> [Provided information]:
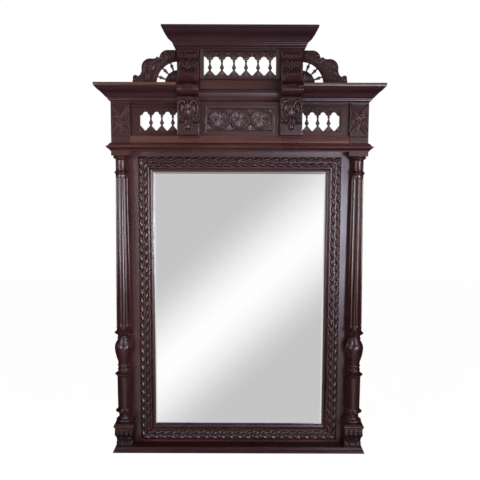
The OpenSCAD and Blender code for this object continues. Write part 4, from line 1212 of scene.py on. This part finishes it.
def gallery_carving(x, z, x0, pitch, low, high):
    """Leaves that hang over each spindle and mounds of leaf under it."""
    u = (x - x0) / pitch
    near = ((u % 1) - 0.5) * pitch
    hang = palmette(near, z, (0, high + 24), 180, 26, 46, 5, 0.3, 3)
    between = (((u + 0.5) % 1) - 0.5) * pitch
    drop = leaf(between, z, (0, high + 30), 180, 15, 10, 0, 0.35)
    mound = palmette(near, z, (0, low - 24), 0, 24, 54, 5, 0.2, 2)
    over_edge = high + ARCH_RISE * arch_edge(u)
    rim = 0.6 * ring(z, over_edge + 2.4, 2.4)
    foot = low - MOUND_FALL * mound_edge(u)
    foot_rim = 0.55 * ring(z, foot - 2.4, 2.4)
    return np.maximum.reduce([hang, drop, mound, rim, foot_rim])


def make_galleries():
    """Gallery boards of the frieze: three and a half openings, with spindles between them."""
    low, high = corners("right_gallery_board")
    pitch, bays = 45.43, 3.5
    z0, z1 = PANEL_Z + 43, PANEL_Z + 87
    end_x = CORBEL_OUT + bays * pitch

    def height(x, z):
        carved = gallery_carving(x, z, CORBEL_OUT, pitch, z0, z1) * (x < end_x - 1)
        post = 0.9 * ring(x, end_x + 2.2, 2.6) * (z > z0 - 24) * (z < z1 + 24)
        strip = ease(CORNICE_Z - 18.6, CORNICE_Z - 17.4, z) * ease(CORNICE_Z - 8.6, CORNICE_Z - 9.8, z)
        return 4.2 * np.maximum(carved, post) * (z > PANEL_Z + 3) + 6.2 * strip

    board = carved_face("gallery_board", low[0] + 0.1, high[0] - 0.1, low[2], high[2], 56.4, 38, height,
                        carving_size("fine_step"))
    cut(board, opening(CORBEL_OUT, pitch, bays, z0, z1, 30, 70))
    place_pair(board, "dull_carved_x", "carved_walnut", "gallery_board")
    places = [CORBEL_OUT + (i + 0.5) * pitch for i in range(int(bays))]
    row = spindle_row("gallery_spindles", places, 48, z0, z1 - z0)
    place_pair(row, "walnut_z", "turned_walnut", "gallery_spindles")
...
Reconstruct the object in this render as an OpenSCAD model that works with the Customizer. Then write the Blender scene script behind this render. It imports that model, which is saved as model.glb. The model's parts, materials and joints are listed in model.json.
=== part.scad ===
==
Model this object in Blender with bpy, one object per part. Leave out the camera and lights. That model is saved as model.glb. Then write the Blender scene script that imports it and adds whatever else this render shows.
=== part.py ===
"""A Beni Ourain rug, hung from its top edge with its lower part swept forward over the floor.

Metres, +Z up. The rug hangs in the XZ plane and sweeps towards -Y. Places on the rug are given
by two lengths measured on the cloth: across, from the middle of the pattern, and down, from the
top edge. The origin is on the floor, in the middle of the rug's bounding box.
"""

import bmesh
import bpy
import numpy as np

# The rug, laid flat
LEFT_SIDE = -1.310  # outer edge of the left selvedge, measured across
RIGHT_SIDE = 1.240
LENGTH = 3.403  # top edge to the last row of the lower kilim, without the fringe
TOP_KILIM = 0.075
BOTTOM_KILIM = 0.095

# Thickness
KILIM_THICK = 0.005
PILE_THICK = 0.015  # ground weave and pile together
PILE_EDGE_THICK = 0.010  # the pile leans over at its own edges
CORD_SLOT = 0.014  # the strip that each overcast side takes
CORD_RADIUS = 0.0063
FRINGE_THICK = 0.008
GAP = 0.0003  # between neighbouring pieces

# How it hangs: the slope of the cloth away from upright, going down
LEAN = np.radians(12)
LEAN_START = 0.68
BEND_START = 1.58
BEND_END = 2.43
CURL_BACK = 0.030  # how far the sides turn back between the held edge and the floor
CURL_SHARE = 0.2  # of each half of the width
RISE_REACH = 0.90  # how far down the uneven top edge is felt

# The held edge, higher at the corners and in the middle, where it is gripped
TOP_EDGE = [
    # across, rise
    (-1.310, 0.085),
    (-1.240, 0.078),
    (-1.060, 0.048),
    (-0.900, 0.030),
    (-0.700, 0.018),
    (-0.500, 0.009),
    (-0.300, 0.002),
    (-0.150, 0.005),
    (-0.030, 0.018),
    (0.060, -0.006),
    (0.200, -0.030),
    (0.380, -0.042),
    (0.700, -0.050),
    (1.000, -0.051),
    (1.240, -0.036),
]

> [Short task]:
Extract the run of lines that opens with the line containing "The OpenSCAD and" and closes with the line containing "end_x = CORBEL_OUT + bays * pitch"; reproduce it exactly and add nothing.

> [Response to the task]:
The OpenSCAD and Blender code for this object continues. Write part 4, from line 1212 of scene.py on. This part finishes it.
def gallery_carving(x, z, x0, pitch, low, high):
    """Leaves that hang over each spindle and mounds of leaf under it."""
    u = (x - x0) / pitch
    near = ((u % 1) - 0.5) * pitch
    hang = palmette(near, z, (0, high + 24), 180, 26, 46, 5, 0.3, 3)
    between = (((u + 0.5) % 1) - 0.5) * pitch
    drop = leaf(between, z, (0, high + 30), 180, 15, 10, 0, 0.35)
    mound = palmette(near, z, (0, low - 24), 0, 24, 54, 5, 0.2, 2)
    over_edge = high + ARCH_RISE * arch_edge(u)
    rim = 0.6 * ring(z, over_edge + 2.4, 2.4)
    foot = low - MOUND_FALL * mound_edge(u)
    foot_rim = 0.55 * ring(z, foot - 2.4, 2.4)
    return np.maximum.reduce([hang, drop, mound, rim, foot_rim])


def make_galleries():
    """Gallery boards of the frieze: three and a half openings, with spindles between them."""
    low, high = corners("right_gallery_board")
    pitch, bays = 45.43, 3.5
    z0, z1 = PANEL_Z + 43, PANEL_Z + 87
    end_x = CORBEL_OUT + bays * pitch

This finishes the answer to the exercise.